The four most widely used systems are: Lahiri (Chitrapaksha), the Indian Government standard that anchors Spica at 180°; B.V. Raman, popularized by the legendary Bangalore astrologer, placing the zero-point around 397 CE; KP (Krishnamurti), nearly identical to Lahiri but fine-tuned for the Krishnamurti Paddhati sub-lord system; and Fagan-Bradley, the Western sidereal standard that anchors Aldebaran and Antares on the Taurus-Scorpio axis.
All four systems agree on the physics — precession advances at approximately 50.3 arcseconds per year. Where they disagree is the epoch: the exact year when the tropical and sidereal zodiacs coincided (zero ayanamsha). Lahiri places this around 285 CE, Raman around 397 CE, and Fagan-Bradley around 221 CE. Since all then apply the same precession rate forward, the differences remain constant across centuries.
The "reference star debate" is fundamentally a question of convention rather than correctness.

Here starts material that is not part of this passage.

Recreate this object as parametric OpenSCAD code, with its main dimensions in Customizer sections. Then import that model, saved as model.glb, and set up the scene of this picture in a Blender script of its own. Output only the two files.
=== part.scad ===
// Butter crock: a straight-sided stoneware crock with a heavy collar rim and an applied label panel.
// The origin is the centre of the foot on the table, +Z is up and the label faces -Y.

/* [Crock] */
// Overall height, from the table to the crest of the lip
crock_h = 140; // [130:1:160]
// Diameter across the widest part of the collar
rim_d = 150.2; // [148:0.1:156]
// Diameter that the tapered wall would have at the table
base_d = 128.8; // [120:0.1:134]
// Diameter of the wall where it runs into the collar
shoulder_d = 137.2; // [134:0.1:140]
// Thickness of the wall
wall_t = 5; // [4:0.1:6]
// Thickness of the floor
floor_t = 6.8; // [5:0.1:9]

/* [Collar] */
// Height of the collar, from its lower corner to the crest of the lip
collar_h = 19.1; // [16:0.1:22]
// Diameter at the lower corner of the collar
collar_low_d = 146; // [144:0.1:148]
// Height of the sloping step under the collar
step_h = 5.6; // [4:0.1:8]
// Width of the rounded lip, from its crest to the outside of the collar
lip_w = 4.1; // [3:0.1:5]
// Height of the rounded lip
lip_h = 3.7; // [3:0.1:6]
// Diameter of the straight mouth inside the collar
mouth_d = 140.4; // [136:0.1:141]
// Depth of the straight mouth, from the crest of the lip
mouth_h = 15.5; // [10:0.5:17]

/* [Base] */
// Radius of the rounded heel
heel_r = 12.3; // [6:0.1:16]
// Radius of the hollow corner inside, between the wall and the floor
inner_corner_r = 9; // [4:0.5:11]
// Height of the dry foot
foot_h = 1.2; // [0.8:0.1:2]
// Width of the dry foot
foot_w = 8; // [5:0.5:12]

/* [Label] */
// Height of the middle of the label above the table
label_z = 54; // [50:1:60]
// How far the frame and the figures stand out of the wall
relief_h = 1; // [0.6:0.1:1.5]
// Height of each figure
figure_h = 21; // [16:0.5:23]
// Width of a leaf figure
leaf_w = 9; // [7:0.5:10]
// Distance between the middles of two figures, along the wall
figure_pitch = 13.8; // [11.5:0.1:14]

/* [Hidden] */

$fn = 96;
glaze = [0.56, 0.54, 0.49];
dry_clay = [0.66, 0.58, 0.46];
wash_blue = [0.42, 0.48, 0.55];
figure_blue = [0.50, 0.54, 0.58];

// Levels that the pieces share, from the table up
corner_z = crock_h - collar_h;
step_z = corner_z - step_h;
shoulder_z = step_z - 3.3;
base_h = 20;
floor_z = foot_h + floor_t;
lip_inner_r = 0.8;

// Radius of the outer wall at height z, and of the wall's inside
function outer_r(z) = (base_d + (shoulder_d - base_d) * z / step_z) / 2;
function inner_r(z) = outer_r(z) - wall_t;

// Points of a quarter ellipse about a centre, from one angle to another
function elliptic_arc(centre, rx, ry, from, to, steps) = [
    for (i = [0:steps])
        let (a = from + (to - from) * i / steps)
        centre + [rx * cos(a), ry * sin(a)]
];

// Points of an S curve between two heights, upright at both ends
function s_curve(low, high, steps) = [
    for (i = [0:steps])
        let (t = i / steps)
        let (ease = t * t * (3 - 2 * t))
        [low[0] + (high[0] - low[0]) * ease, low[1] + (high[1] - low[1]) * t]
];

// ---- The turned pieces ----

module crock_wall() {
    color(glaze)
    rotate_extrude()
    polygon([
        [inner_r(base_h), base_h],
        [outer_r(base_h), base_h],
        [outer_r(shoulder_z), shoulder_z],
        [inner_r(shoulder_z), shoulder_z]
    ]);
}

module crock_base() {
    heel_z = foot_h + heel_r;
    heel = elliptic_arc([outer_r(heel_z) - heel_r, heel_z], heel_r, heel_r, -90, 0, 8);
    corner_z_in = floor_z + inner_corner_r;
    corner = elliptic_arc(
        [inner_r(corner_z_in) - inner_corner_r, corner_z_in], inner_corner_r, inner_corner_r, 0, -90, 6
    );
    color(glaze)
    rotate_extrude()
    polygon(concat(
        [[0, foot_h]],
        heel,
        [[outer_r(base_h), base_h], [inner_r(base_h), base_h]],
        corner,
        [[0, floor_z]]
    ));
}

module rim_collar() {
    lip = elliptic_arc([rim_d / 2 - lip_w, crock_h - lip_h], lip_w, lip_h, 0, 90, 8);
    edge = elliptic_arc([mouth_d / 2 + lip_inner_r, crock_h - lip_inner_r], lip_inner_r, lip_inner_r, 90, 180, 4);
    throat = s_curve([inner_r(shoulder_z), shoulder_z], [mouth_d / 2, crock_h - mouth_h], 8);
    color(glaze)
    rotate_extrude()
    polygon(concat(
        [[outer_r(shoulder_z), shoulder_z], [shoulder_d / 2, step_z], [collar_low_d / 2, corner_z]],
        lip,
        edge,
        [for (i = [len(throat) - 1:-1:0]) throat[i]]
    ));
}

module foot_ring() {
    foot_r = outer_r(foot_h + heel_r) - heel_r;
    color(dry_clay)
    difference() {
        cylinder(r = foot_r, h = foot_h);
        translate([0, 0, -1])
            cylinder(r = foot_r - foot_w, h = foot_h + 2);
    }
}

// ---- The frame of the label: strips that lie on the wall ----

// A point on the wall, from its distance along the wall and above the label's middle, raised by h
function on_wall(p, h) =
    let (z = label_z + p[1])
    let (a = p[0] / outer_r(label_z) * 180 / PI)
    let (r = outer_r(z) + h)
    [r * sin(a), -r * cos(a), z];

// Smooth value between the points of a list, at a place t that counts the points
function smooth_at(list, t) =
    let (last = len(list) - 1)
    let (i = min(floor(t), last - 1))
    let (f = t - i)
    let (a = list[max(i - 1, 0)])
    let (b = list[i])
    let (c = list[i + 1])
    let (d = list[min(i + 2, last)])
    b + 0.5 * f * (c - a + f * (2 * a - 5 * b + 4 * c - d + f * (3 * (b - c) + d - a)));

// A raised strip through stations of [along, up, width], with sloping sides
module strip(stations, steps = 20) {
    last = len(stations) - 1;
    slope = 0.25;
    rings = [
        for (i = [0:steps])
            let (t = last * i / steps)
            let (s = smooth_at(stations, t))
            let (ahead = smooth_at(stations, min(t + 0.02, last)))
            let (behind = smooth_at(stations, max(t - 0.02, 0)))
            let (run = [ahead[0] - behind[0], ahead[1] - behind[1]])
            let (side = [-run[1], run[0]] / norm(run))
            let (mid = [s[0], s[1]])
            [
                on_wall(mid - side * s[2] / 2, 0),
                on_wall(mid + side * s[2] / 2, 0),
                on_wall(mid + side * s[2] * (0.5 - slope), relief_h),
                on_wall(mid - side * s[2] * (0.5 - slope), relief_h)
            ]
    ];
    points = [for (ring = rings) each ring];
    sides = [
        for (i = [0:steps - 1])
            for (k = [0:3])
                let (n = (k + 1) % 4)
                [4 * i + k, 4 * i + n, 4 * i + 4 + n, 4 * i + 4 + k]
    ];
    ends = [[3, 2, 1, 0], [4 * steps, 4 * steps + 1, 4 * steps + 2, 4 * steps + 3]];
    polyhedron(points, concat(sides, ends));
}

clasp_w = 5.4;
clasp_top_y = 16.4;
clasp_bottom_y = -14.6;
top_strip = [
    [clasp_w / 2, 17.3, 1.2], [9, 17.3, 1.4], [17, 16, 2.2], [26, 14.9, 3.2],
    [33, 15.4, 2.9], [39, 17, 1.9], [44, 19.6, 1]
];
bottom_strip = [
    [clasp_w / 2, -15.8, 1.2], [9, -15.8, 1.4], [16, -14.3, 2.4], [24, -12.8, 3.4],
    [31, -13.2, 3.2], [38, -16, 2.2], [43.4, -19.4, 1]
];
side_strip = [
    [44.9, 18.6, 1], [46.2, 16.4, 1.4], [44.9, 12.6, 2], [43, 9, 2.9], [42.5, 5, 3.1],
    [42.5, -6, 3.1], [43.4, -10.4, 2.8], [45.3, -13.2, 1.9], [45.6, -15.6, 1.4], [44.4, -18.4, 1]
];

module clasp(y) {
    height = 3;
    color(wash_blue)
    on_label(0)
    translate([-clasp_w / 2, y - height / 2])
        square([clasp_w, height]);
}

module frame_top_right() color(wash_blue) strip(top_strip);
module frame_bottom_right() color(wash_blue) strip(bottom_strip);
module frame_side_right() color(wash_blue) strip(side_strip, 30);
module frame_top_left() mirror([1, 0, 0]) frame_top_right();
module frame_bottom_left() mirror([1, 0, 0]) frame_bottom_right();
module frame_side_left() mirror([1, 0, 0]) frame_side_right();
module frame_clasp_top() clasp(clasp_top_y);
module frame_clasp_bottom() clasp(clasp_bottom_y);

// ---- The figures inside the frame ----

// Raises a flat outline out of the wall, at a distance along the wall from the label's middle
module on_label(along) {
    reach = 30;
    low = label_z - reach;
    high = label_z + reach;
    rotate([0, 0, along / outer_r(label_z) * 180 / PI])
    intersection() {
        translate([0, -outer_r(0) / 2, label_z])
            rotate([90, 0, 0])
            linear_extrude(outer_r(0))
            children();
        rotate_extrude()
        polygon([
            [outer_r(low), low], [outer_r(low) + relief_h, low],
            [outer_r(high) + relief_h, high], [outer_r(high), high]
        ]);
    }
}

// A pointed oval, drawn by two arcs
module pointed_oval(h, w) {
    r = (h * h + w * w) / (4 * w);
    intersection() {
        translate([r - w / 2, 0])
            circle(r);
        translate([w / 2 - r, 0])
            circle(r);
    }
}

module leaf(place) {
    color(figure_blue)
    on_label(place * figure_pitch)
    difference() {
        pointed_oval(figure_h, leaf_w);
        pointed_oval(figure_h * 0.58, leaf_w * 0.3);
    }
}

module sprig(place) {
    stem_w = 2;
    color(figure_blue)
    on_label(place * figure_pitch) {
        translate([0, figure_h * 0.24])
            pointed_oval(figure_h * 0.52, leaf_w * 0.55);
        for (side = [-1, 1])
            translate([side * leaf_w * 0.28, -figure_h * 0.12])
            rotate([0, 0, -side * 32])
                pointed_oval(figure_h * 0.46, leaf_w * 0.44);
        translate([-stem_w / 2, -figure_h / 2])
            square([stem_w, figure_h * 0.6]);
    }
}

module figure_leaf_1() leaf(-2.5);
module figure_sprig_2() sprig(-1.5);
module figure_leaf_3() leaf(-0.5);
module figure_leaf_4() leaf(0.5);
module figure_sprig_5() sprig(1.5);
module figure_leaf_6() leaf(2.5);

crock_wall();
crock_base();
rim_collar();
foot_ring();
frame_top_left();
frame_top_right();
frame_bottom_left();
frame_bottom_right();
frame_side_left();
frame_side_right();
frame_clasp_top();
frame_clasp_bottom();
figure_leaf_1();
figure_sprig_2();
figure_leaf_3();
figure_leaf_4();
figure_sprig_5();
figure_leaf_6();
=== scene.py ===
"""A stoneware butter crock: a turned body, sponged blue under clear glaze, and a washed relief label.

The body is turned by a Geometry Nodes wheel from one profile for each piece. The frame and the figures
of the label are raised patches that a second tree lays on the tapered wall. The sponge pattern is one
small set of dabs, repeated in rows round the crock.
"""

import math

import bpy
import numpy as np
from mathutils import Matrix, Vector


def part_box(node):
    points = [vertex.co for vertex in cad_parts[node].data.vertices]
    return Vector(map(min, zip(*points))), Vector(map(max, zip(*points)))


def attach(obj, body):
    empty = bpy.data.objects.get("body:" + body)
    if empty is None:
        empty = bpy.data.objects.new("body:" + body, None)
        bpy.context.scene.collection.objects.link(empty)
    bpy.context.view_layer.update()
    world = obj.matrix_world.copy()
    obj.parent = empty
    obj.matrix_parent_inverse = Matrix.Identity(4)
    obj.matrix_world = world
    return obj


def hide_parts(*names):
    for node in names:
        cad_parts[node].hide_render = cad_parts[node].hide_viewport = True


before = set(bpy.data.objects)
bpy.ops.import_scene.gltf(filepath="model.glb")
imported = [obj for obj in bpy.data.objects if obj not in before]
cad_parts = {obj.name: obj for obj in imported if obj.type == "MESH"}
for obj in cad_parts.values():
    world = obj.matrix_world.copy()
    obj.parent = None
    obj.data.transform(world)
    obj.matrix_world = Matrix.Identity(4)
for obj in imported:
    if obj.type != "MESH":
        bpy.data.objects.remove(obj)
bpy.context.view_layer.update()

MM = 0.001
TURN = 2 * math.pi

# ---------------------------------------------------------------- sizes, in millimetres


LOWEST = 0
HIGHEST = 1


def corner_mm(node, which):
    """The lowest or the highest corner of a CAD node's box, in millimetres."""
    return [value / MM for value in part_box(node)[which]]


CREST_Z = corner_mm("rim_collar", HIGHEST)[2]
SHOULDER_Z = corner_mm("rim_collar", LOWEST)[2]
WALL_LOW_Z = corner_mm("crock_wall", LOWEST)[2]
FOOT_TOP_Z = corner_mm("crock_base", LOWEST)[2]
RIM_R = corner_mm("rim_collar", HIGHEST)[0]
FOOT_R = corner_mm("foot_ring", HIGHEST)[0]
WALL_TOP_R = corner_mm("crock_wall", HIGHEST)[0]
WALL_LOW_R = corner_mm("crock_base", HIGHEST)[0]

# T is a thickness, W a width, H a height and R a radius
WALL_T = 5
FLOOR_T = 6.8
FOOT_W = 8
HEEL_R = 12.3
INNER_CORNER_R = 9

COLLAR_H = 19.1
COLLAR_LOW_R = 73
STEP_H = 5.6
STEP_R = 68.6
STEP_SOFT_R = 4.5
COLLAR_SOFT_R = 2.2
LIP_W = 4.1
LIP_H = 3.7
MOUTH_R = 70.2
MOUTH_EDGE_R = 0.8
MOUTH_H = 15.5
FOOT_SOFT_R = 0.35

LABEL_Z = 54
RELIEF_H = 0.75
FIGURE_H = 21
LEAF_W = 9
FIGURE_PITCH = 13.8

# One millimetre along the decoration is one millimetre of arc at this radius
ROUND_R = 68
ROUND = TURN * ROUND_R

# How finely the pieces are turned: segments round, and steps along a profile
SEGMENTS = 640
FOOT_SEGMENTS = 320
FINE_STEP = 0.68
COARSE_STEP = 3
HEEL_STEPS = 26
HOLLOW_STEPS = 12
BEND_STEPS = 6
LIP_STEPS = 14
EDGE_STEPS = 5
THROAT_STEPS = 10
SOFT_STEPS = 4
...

The ecliptic does not have a physically marked zero point among the stars. Ancient Indian astronomers used the nakshatra Chitra (Spica) as their primary reference because it lies almost exactly on the ecliptic and is one of the brightest stars in the sky — making it easy to observe. Western siderealists preferred the Aldebaran-Antares axis because those two bright stars sit nearly 180° apart, providing a self-checking baseline.
The Surya Siddhanta and early siddhantas did not specify a single precise ayanamsha value — they used approximate corrections or the trepidation model. The concept of a fixed, monotonically increasing ayanamsha anchored to a specific star emerged in the modern era. Nyanatiloka Chattopadhyaya (later known as N.C. Lahiri) computed his ayanamsha tables in the 1930s-40s. The 1955 Calendar Reform Committee report, chaired by the great physicist Meghnad Saha, evaluated 30+ ayanamsha proposals and selected Lahiri as best matching observable star positions and traditional Indian calendar conventions. Meanwhile, Cyril Fagan derived his system from Babylonian star catalogues in the 1940s, and B.V. Raman published his independent calculations based on his interpretation of classical texts.